Pocas cosas han interesado tanto al hombre como el penetrar los misterios y los territorios donde se produce el conocimiento y la comúnmente llamada “inspiración”. Tanto interés y preocupación han producido siempre que -en opinión de algunos pensadores contemporáneos- todo el quehacer filosófico de nuestro siglo gira, justamente, entorno a las preguntas: ¿Cómo se produce el conocimiento? ¿Dónde? ¿Por qué? Y también: ¿qué es la “inspiración”? ¿Dónde ocurre el fenómeno estético? ¿Qué elementos de la mente y del espíritu humano participan en ella?
Hace algunos días me tope de nuevo –hojeando un libro leído muchas veces- con un ensayo de Octavio Paz intitulado del mismo modo que esta columna: “Conocimiento, drogas, inspiración”, publicado en un librito suyo que recoge muchos ensayos cortos y que editó con el nombre de “Corriente alterna”.

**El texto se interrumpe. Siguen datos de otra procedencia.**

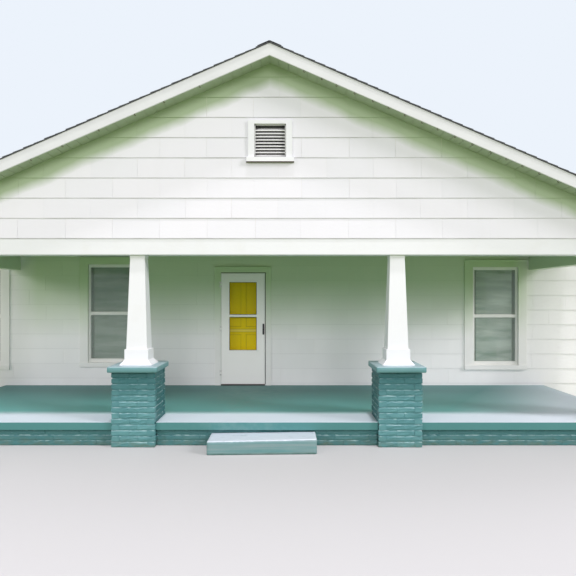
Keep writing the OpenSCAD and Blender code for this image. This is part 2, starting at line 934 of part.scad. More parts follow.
// Heights of the storm door's two panes, as [foot, top]
storm_panes = [
  [porch_z + storm_glass_z, porch_z + storm_bar_z - storm_bar_h / 2],
  [porch_z + storm_bar_z + storm_bar_h / 2, porch_z + leaf_top - storm_top_rail_h]
];
storm_glass_x = leaf_w / 2 - storm_stile_w;

module storm_door() {
  color(white) {
    at_door() difference() {
      block([-leaf_w / 2, storm_y, leaf_z], [leaf_w / 2, storm_y + storm_t, leaf_z + leaf_h]);
      for (p = storm_panes)
        block([-storm_glass_x, storm_y - 1, p[0]], [storm_glass_x, storm_y + storm_t + 1, p[1]]);
    }
    at_hinges(true) turning_hinge();
  }
}

module storm_door_glass() {
  y = storm_y + storm_t / 2;
  color(pane) at_door() for (p = storm_panes)
    block([-storm_glass_x, y - glass_t / 2, p[0]], [storm_glass_x, y + glass_t / 2, p[1]]);
}

// A grip on two posts
module storm_door_pull() {
  x = leaf_w / 2 - pull_in;
  z0 = porch_z + pull_z - pull_h / 2;
  color(dark) at_door() {
    translate([x, storm_y - pull_out + pull_r, z0]) cylinder(r = pull_r, h = pull_h);
    for (z = [z0 + 1.5 * pull_r, z0 + pull_h - 1.5 * pull_r])
      translate([x, storm_y, z]) rotate([90, 0, 0]) cylinder(r = pull_r, h = pull_out - pull_r);
  }
}

module front_door() {
  x = leaf_w / 2 - front_stile_w;
  m = front_mullion_w / 2;
  belt_x = clear_half - stop_t - 2 * leaf_gap;
  belt = porch_z + belt_z;
  panels = [
    [leaf_z + front_bottom_rail_h, belt - lock_rail_h / 2],
    [belt + lock_rail_h / 2, leaf_z + leaf_h - front_top_rail_h]
  ];
  color(yellow) {
    at_door() difference() {
      union() {
        block([-leaf_w / 2, front_leaf_y, leaf_z], [leaf_w / 2, room_y, leaf_z + leaf_h]);
        block([-belt_x, front_leaf_y - belt_out, belt - belt_h / 2],
              [belt_x, front_leaf_y + 1, belt + belt_h / 2]);
      }
      for (p = panels, side = [[-x, -m], [m, x]])
        block([side[0], front_leaf_y - 1, p[0]], [side[1], front_leaf_y + panel_depth, p[1]]);
    }
    at_hinges(false) turning_hinge();
  }
}

// A turned knob on its rose, drawn with the door's face at z = 0
module knob() {
  rotate_extrude() polygon(concat(
    [[0, 0], [1.1 * knob_r, 0], [1.1 * knob_r, 0.6 * rose_t], [0.9 * knob_r, rose_t],
     [knob_neck_r, 1.1 * rose_t], [knob_neck_r, knob_out - 1.4 * knob_r]],
    [for (a = [-45 : 15 : 90]) [knob_r * cos(a), knob_out - 0.75 * knob_r + 0.75 * knob_r * sin(a)]]
  ));
}

module front_door_knobs() {
  x = leaf_w / 2 - knob_in;
  z = porch_z + belt_z - knob_drop;
  color(steel) at_door() {
    translate([x, front_leaf_y, z]) rotate([90, 0, 0]) knob();
    translate([x, room_y, z]) rotate([-90, 0, 0]) knob();
  }
}

foundation_ends();
foundation_sides();
porch_foundation();
porch_slab();
entry_step();
brick_piers();
pier_caps();
column_bases();
porch_columns();
porch_front_beam();
porch_side_beams();
porch_ceiling();
porch_gable_wall();
vent_casings();
vent_louvres();
front_wall_left();
front_wall_right();
front_wall_head();
side_walls();
rear_wall();
gable_walls();
house_floor();
house_ceiling();
roof_deck_left();
roof_deck_right();
shingles_left();
shingles_right();
ridge_caps();
rake_boards_left();
rake_boards_right();
eave_fascias();
window_casings();
window_sashes();
window_glass();
window_shades();
door_jambs();
door_head();
door_sill();
door_hinges();
storm_door();
storm_door_glass();
storm_door_pull();
front_door();
front_door_knobs();
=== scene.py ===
import math

import bpy
import numpy as np
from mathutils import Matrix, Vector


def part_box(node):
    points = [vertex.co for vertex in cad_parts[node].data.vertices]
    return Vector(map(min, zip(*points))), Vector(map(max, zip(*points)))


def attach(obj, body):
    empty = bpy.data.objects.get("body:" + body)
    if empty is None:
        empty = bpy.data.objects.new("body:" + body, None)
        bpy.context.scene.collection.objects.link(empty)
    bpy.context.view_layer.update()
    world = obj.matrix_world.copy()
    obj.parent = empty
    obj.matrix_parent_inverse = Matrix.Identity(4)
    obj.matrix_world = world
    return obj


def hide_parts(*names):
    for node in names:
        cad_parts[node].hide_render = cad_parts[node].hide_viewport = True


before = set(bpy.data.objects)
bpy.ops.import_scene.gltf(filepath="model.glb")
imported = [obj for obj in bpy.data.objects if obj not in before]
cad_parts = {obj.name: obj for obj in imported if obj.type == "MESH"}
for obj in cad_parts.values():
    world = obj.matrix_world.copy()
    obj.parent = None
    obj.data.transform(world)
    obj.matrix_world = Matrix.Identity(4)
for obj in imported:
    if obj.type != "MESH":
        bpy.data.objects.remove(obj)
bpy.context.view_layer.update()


# Foundation and pier brickwork
# Rough-faced clay bricks in running bond. The bed joints are raked back, the upright joints are flush,
# and teal masonry paint covers brick and mortar alike, pale on the top arrises with wear and painted
# highlight.

brick_length, brick_depth, brick_height = 0.2185, 0.098, 0.064
bed_joint, joint_rake = 0.011, 0.012
brick_ledge, brick_end, brick_roughness = 0.010, 0.0012, 0.0022
brick_setback, setback_spread = 0.002, 0.004
brick_planes = [(0, 0.03, 0.26, 0.5, 0.74, 0.97, 1), (0, 1), (0, 0.14, 0.5, 0.8, 1)]
plain_planes = [(0, 1), (0, 1), (0, 1)]
ledge_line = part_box("porch_slab")[0].y + 0.02
ledge_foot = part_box("porch_slab")[0].z


def screen(red, green, blue):
    """A colour seen on a screen as 0 to 255, as the linear light that the shaders count in."""
    c = np.array([red, green, blue]) / 255
    return tuple(np.where(c <= 0.04045, c / 12.92, ((c + 0.055) / 1.055) ** 2.4)) + (1.0,)


class Field:
    """A number or a colour that a shader node gives at each point of a surface. Sums, differences
    and products of fields, and of a field and a number, are fields too."""

    def __init__(self, owner, socket):
        self.owner, self.socket = owner, socket

    def __add__(self, other):
        return worked_out("ADD", self, other)

    def __sub__(self, other):
        return worked_out("SUBTRACT", self, other)

    def __mul__(self, other):
        return worked_out("MULTIPLY", self, other)

    def __abs__(self):
        return worked_out("ABSOLUTE", self, 0)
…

Con ciertos libros (como con algunos autores) ocurre que muchas veces no se les entiende, no se les toma en serio o no impactan en la medida que lo hacen con el paso de los años (en un mismo lector). Esto me ocurrió con el “Werther” de Goethe. Lo tome una, dos y tres veces. Y no fue sino hasta la última, que lo leí de un tirón y me apasionó. La primera vez lo hice a los quince años, la segunda a los veinte y la tercera a los veinte y cinco cuando terminé la universidad. Y fue en esta última ocasión que mi “alma” tuvo las vivencias necesarias para realizar su cala “endopática” o de simpatía sentimental. Antes, no.
Igual cosa me ha ocurrido con (entre otras muchas lecturas) el breve artículo de Paz: “Conocimiento, drogas, inspiración”. La primera de las veces que lo leí (porque he de advertir que este escritor mexicano es uno de mis predilectos) me hizo poca o ninguna mella y las líneas del pequeño ensayo pasaron casi en mi interior (como se suele decir) sin pena ni gloria. Sin embargo, y como ya dije, hace algunos días volvía a detener mis ojos sobre el corto pero profundo trabajo de Paz y tal conmoción y estremecimiento causó en mis entrañas que estoy seguro ha sido una de las pocas veces que tal circunstancia me ocurre pues me pareció estallar dentro de mi ser en lo acogedor de mi lecho. Porque para mí el escritorio como su nombre lo indica: sólo para escribir.
En “Conocimiento, drogas, inspiración” Paz hace casi una peligrosa apología de los fármacos y hierbas alucinógenas y alucinantes. Incluyendo los proverbiales hongos de su país de maravillantes efectos piscodélicos. Y abiertamente confiesa haber probado un hachís muy refinado durante su estancia en la India donde (como todos sabemos) fue embajador de su gobierno.
Muy complaciente y tolerante (y con ese estilo suyo para el ensayo tan fluido pero a la vez tan artificioso) habla también del consumo (casi del necesario consumo e ingestión) que de drogas muy fuertes hicieron Baudelaire, Thomas de Quincey y Coleridge, dando a entender que sin ellas la inspiración de tan enormes poetas cualitativamente no habría sido la misma.
“Conocimiento, drogas, inspiración” contiene no solamente un estilo artístico soberbio (para utilizar una palabra que ha sido desviada de su significado original para indicar ahora estupendo o maravilloso) sino también muchas ideas profundas y casi podría decir que originales. Aunque la originalidad es, en nuestros días, mercancía casi por completo inalcanzable.
Pero también posee una pequeña carga de peligrosidad. Porque la inspiración (a mi juicio) no se enriquece –de ningún modo- consumiendo drogas. De otra manera todos los drogadictos serían geniales artistas. Y más bien los artistas talentosos que las consumen lo son a pesar de ellas como le ocurrió a Rubén Darío.
La verdadera creación y la “inspiración” genuinas se derivan de estados de conciencia iluminados pero perfectamente limpios e incontaminados de intoxicación. Sin embargo, Paz parece afirmar lo contrario o animar hacia lo contrario. Prefiero pensar que es una pose esnob dentro de su serio laboratorio de mágicas probetas.